▶ **REQUIRED WORK**
Please retype the records below exactly, leaving out any pictures.

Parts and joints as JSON:
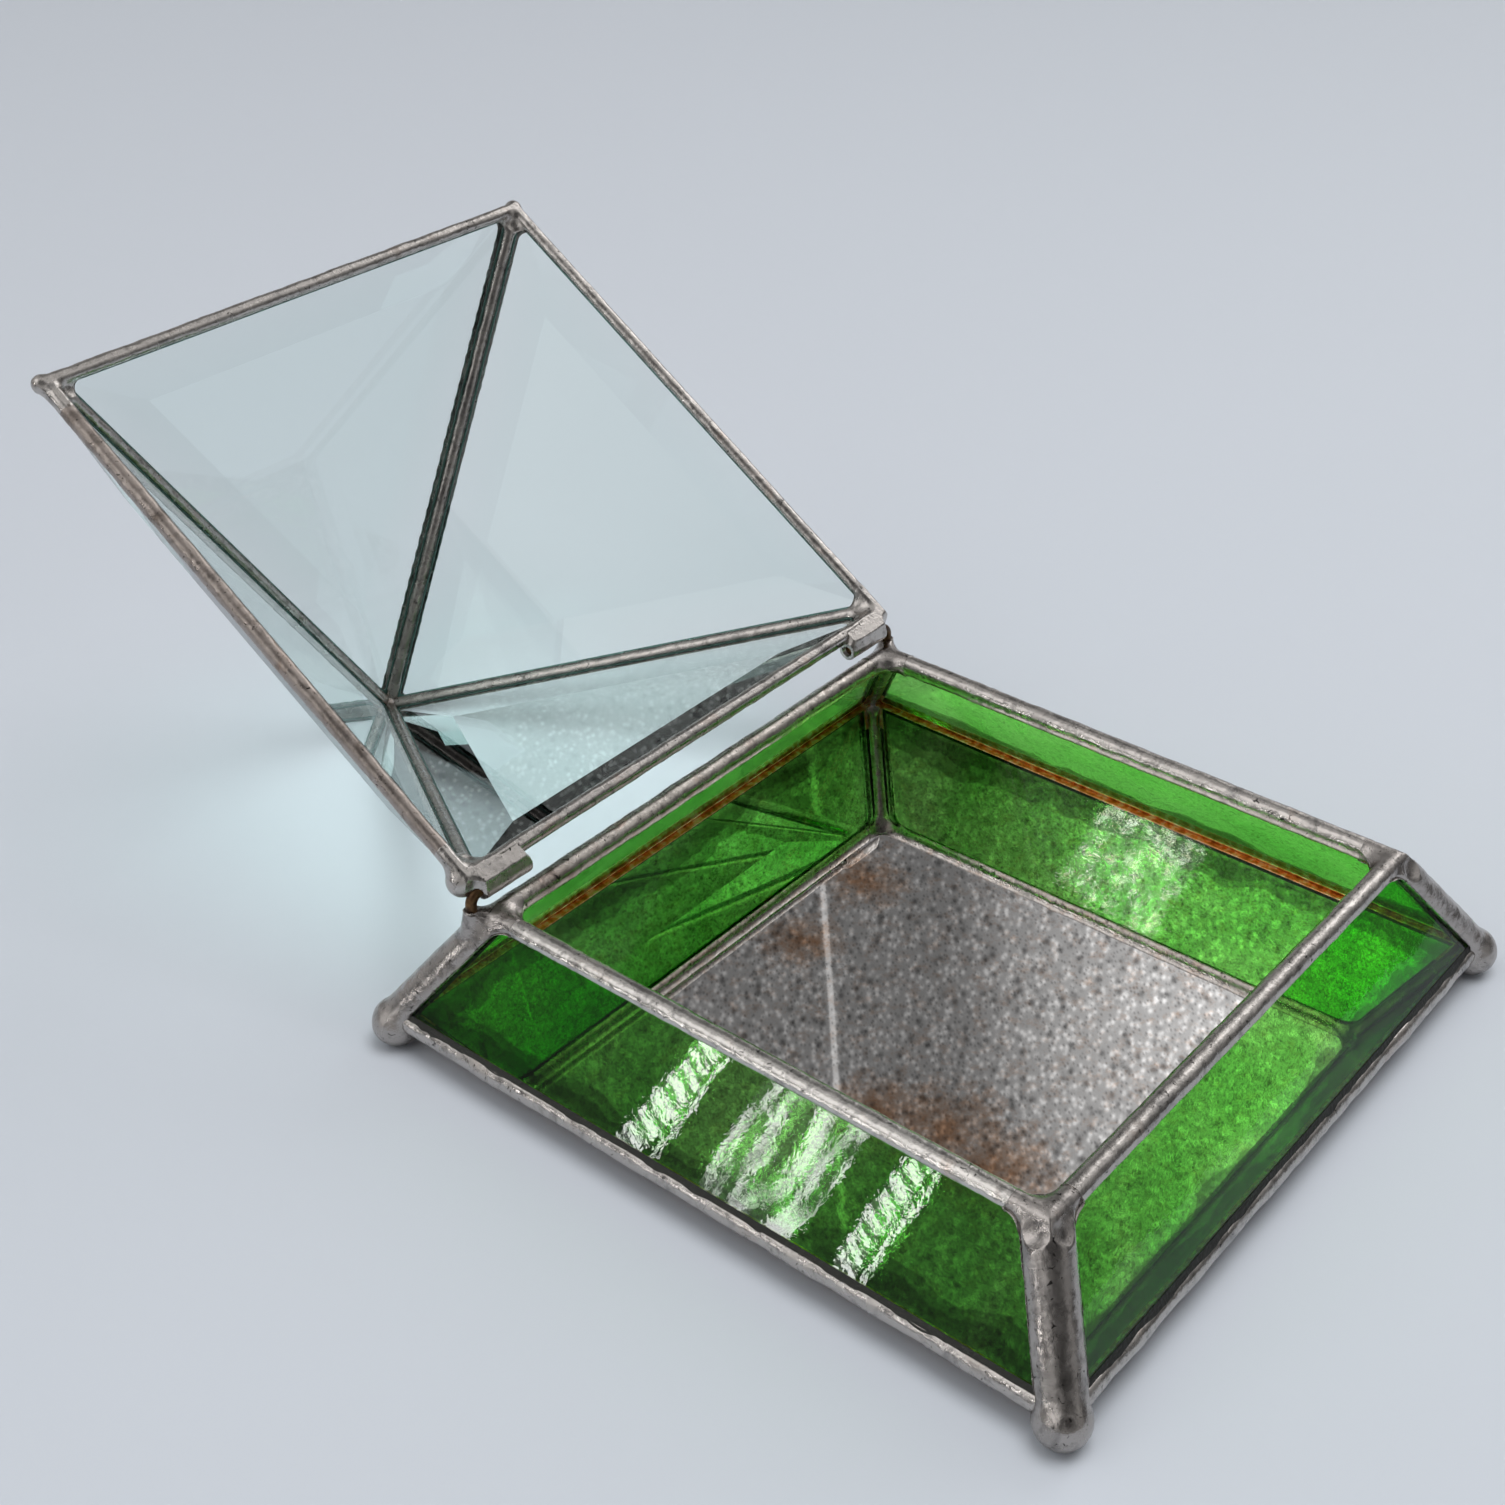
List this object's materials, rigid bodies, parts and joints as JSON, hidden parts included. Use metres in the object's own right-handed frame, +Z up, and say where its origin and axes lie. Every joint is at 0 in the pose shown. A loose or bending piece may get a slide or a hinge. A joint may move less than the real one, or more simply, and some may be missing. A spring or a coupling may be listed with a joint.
{
  "type": "glass casket box",
  "caption": "Keepsake casket: sloped green glass walls on a mirror floor with ball feet, and a hinged pyramid lid of bevelled glass triangles, in soldered foil.",
  "frame": {"origin": "on the table, in the middle of the room that the open box takes up", "axes": "+X to the right seen from the front, +Y towards the hinge at the back, +Z up; the lid stands open"},
  "size_m": [0.1592, 0.2539, 0.1053],
  "materials": {
    "green_glass": "hammered cathedral glass",
    "bevelled_glass": "polished, bevelled",
    "mirror_glass": "silvered, with some ageing",
    "solder": "tin and lead solder with a dull patina",
    "copper_foil": "bare copper foil, tarnished",
    "brass_wire": "darkened",
    "tinned_brass": "tinned"
  },
  "bodies": {
    "base": {"wall_glass_front": "green_glass", "wall_glass_right": "green_glass", "wall_glass_back": "green_glass", "wall_glass_left": "green_glass", "wall_foil_front": "copper_foil", "wall_foil_right": "copper_foil", "wall_foil_back": "copper_foil", "wall_foil_left": "copper_foil", "mirror_floor": "mirror_glass", "floor_foil": "copper_foil", "corner_seam_front_right": "solder", "corner_seam_back_right": "solder", "corner_seam_back_left": "solder", "corner_seam_front_left": "solder", "mouth_rim_front": "solder", "mouth_rim_right": "solder", "mouth_rim_back": "solder", "mouth_rim_left": "solder", "floor_seam_front": "solder", "floor_seam_right": "solder", "floor_seam_back": "solder", "floor_seam_left": "solder", "ball_foot_front_right": "solder", "ball_foot_back_right": "solder", "ball_foot_back_left": "solder", "ball_foot_front_left": "solder", "hinge_pin_left": "brass_wire", "hinge_pin_right": "brass_wire", "pin_solder_left": "solder", "pin_solder_right": "solder"},
    "lid": {"lid_glass_front": "bevelled_glass", "lid_glass_right": "bevelled_glass", "lid_glass_back": "bevelled_glass", "lid_glass_left": "bevelled_glass", "lid_foil_front": "copper_foil", "lid_foil_right": "copper_foil", "lid_foil_back": "copper_foil", "lid_foil_left": "copper_foil", "ridge_seam_front_right": "solder", "ridge_seam_back_right": "solder", "ridge_seam_back_left": "solder", "ridge_seam_front_left": "solder", "lid_rim_front": "solder", "lid_rim_right": "solder", "lid_rim_back": "solder", "lid_rim_left": "solder", "apex_solder": "solder", "hinge_tube_left": "tinned_brass", "hinge_tube_right": "tinned_brass", "hinge_solder_left": "solder", "hinge_solder_right": "solder"}
  },
  "joints": [
    {"name": "lid_hinge", "type": "hinge", "parent": "base", "child": "lid", "pos_m": [0, 0.01631, 0.03339], "axis": [1, 0, 0], "range_deg": [0, 147.7]}
  ]
}
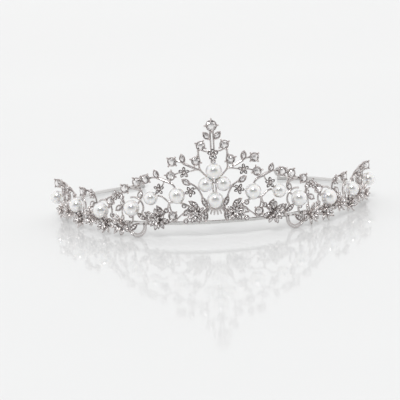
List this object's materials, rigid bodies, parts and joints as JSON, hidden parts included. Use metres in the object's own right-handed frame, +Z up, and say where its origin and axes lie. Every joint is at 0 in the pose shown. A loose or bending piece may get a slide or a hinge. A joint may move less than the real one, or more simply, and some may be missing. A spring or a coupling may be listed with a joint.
{
  "type": "bridal tiara",
  "caption": "Open wire tiara with a peaked front of scrolls, pearls, round stones and pointed leaf stones, ending in two eyelets for ribbon or hairpins.",
  "frame": {"origin": "middle of the underside, on the surface the tiara stands on", "axes": "+Z up, the front faces -Y, +X to the right when looking at the front"},
  "size_m": [0.1546, 0.1178, 0.0526],
  "materials": {
    "band_metal": "bright silver-coloured plating on flat wire",
    "wire_metal": "bright silver-coloured plating on round wire",
    "setting_metal": "bright plated settings, darker in the recesses",
    "crystal": "clear cut glass with a foiled back",
    "pearl": "ivory-white imitation pearl with a soft lustre"
  },
  "bodies": {
    "root": {"headband": "band_metal", "eyelet_right": "band_metal", "eyelet_left": "band_metal", "centre_stem": "wire_metal", "centre_arch": "wire_metal", "lyre_right": "wire_metal", "lyre_left": "wire_metal", "ogive_right": "wire_metal", "ogive_left": "wire_metal", "branch_right": "wire_metal", "branch_left": "wire_metal", "arc_right": "wire_metal", "arc_left": "wire_metal", "rising_scroll_right": "wire_metal", "rising_scroll_left": "wire_metal", "falling_scroll_right": "wire_metal", "falling_scroll_left": "wire_metal", "foot_scroll_right": "wire_metal", "foot_scroll_left": "wire_metal", "outer_wires_right": "wire_metal", "outer_wires_left": "wire_metal", "end_wires_right": "wire_metal", "end_wires_left": "wire_metal", "pearl_curls_right": "wire_metal", "pearl_curls_left": "wire_metal", "centre_posts": "setting_metal", "side_posts_right": "setting_metal", "side_posts_left": "setting_metal", "tip_setting": "setting_metal", "tip_stone": "crystal", "centre_flower": "setting_metal", "centre_flower_stones": "crystal", "round_settings_right": "setting_metal", "round_settings_left": "setting_metal", "round_stones_right": "crystal", "round_stones_left": "crystal", "small_settings_right": "setting_metal", "small_settings_left": "setting_metal", "small_stones_right": "crystal", "small_stones_left": "crystal", "leaf_settings_right": "setting_metal", "leaf_settings_left": "setting_metal", "leaf_stones_right": "crystal", "leaf_stones_left": "crystal", "flowers_right": "setting_metal", "flowers_left": "setting_metal", "flower_stones_right": "crystal", "flower_stones_left": "crystal", "sprays_right": "setting_metal", "sprays_left": "setting_metal", "spray_stones_right": "crystal", "spray_stones_left": "crystal", "pearl_top": "pearl", "pearl_bottom": "pearl", "pearl_inner_right": "pearl", "pearl_inner_left": "pearl", "pearls_right": "pearl", "pearls_left": "pearl"}
  },
  "joints": []
}
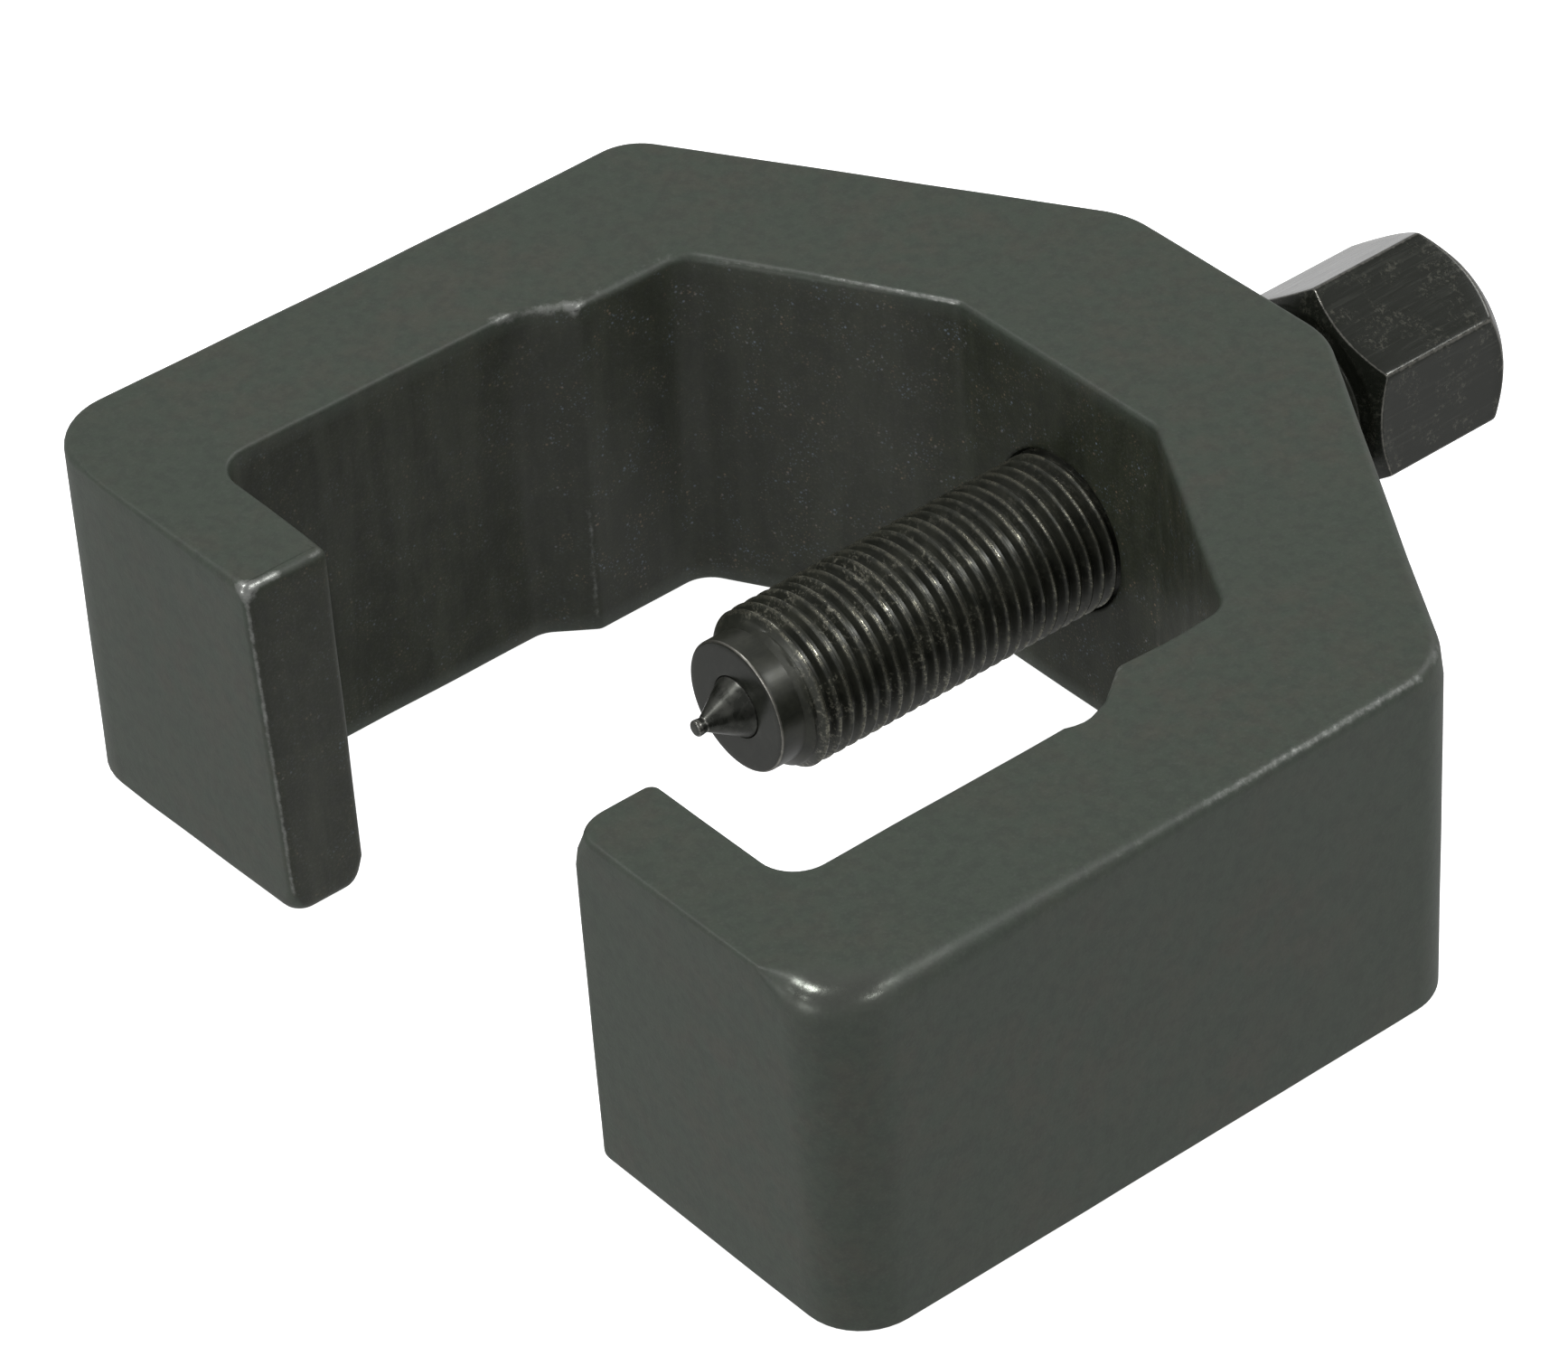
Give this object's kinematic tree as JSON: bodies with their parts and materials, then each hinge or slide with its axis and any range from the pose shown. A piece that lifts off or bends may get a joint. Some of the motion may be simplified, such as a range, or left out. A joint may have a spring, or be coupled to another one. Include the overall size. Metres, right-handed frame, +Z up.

▶ **REPLY TO THE TASK**
List this object's materials, rigid bodies, parts and joints as JSON, hidden parts included. Use metres in the object's own right-handed frame, +Z up, and say where its origin and axes lie. Every joint is at 0 in the pose shown. A loose or bending piece may get a slide or a hinge. A joint may move less than the real one, or more simply, and some may be missing. A spring or a coupling may be listed with a joint.
{
  "type": "glass casket box",
  "caption": "Keepsake casket: sloped green glass walls on a mirror floor with ball feet, and a hinged pyramid lid of bevelled glass triangles, in soldered foil.",
  "frame": {"origin": "on the table, in the middle of the room that the open box takes up", "axes": "+X to the right seen from the front, +Y towards the hinge at the back, +Z up; the lid stands open"},
  "size_m": [0.1592, 0.2539, 0.1053],
  "materials": {
    "green_glass": "hammered cathedral glass",
    "bevelled_glass": "polished, bevelled",
    "mirror_glass": "silvered, with some ageing",
    "solder": "tin and lead solder with a dull patina",
    "copper_foil": "bare copper foil, tarnished",
    "brass_wire": "darkened",
    "tinned_brass": "tinned"
  },
  "bodies": {
    "base": {"wall_glass_front": "green_glass", "wall_glass_right": "green_glass", "wall_glass_back": "green_glass", "wall_glass_left": "green_glass", "wall_foil_front": "copper_foil", "wall_foil_right": "copper_foil", "wall_foil_back": "copper_foil", "wall_foil_left": "copper_foil", "mirror_floor": "mirror_glass", "floor_foil": "copper_foil", "corner_seam_front_right": "solder", "corner_seam_back_right": "solder", "corner_seam_back_left": "solder", "corner_seam_front_left": "solder", "mouth_rim_front": "solder", "mouth_rim_right": "solder", "mouth_rim_back": "solder", "mouth_rim_left": "solder", "floor_seam_front": "solder", "floor_seam_right": "solder", "floor_seam_back": "solder", "floor_seam_left": "solder", "ball_foot_front_right": "solder", "ball_foot_back_right": "solder", "ball_foot_back_left": "solder", "ball_foot_front_left": "solder", "hinge_pin_left": "brass_wire", "hinge_pin_right": "brass_wire", "pin_solder_left": "solder", "pin_solder_right": "solder"},
    "lid": {"lid_glass_front": "bevelled_glass", "lid_glass_right": "bevelled_glass", "lid_glass_back": "bevelled_glass", "lid_glass_left": "bevelled_glass", "lid_foil_front": "copper_foil", "lid_foil_right": "copper_foil", "lid_foil_back": "copper_foil", "lid_foil_left": "copper_foil", "ridge_seam_front_right": "solder", "ridge_seam_back_right": "solder", "ridge_seam_back_left": "solder", "ridge_seam_front_left": "solder", "lid_rim_front": "solder", "lid_rim_right": "solder", "lid_rim_back": "solder", "lid_rim_left": "solder", "apex_solder": "solder", "hinge_tube_left": "tinned_brass", "hinge_tube_right": "tinned_brass", "hinge_solder_left": "solder", "hinge_solder_right": "solder"}
  },
  "joints": [
    {"name": "lid_hinge", "type": "hinge", "parent": "base", "child": "lid", "pos_m": [0, 0.01631, 0.03339], "axis": [1, 0, 0], "range_deg": [0, 147.7]}
  ]
}
List this object's materials, rigid bodies, parts and joints as JSON, hidden parts included. Use metres in the object's own right-handed frame, +Z up, and say where its origin and axes lie. Every joint is at 0 in the pose shown. A loose or bending piece may get a slide or a hinge. A joint may move less than the real one, or more simply, and some may be missing. A spring or a coupling may be listed with a joint.
{
  "type": "bridal tiara",
  "caption": "Open wire tiara with a peaked front of scrolls, pearls, round stones and pointed leaf stones, ending in two eyelets for ribbon or hairpins.",
  "frame": {"origin": "middle of the underside, on the surface the tiara stands on", "axes": "+Z up, the front faces -Y, +X to the right when looking at the front"},
  "size_m": [0.1546, 0.1178, 0.0526],
  "materials": {
    "band_metal": "bright silver-coloured plating on flat wire",
    "wire_metal": "bright silver-coloured plating on round wire",
    "setting_metal": "bright plated settings, darker in the recesses",
    "crystal": "clear cut glass with a foiled back",
    "pearl": "ivory-white imitation pearl with a soft lustre"
  },
  "bodies": {
    "root": {"headband": "band_metal", "eyelet_right": "band_metal", "eyelet_left": "band_metal", "centre_stem": "wire_metal", "centre_arch": "wire_metal", "lyre_right": "wire_metal", "lyre_left": "wire_metal", "ogive_right": "wire_metal", "ogive_left": "wire_metal", "branch_right": "wire_metal", "branch_left": "wire_metal", "arc_right": "wire_metal", "arc_left": "wire_metal", "rising_scroll_right": "wire_metal", "rising_scroll_left": "wire_metal", "falling_scroll_right": "wire_metal", "falling_scroll_left": "wire_metal", "foot_scroll_right": "wire_metal", "foot_scroll_left": "wire_metal", "outer_wires_right": "wire_metal", "outer_wires_left": "wire_metal", "end_wires_right": "wire_metal", "end_wires_left": "wire_metal", "pearl_curls_right": "wire_metal", "pearl_curls_left": "wire_metal", "centre_posts": "setting_metal", "side_posts_right": "setting_metal", "side_posts_left": "setting_metal", "tip_setting": "setting_metal", "tip_stone": "crystal", "centre_flower": "setting_metal", "centre_flower_stones": "crystal", "round_settings_right": "setting_metal", "round_settings_left": "setting_metal", "round_stones_right": "crystal", "round_stones_left": "crystal", "small_settings_right": "setting_metal", "small_settings_left": "setting_metal", "small_stones_right": "crystal", "small_stones_left": "crystal", "leaf_settings_right": "setting_metal", "leaf_settings_left": "setting_metal", "leaf_stones_right": "crystal", "leaf_stones_left": "crystal", "flowers_right": "setting_metal", "flowers_left": "setting_metal", "flower_stones_right": "crystal", "flower_stones_left": "crystal", "sprays_right": "setting_metal", "sprays_left": "setting_metal", "spray_stones_right": "crystal", "spray_stones_left": "crystal", "pearl_top": "pearl", "pearl_bottom": "pearl", "pearl_inner_right": "pearl", "pearl_inner_left": "pearl", "pearls_right": "pearl", "pearls_left": "pearl"}
  },
  "joints": []
}
Give this object's kinematic tree as JSON: bodies with their parts and materials, then each hinge or slide with its axis and any range from the pose shown. A piece that lifts off or bends may get a joint. Some of the motion may be simplified, such as a range, or left out. A joint may have a spring, or be coupled to another one. Include the overall size. Metres, right-handed frame, +Z up.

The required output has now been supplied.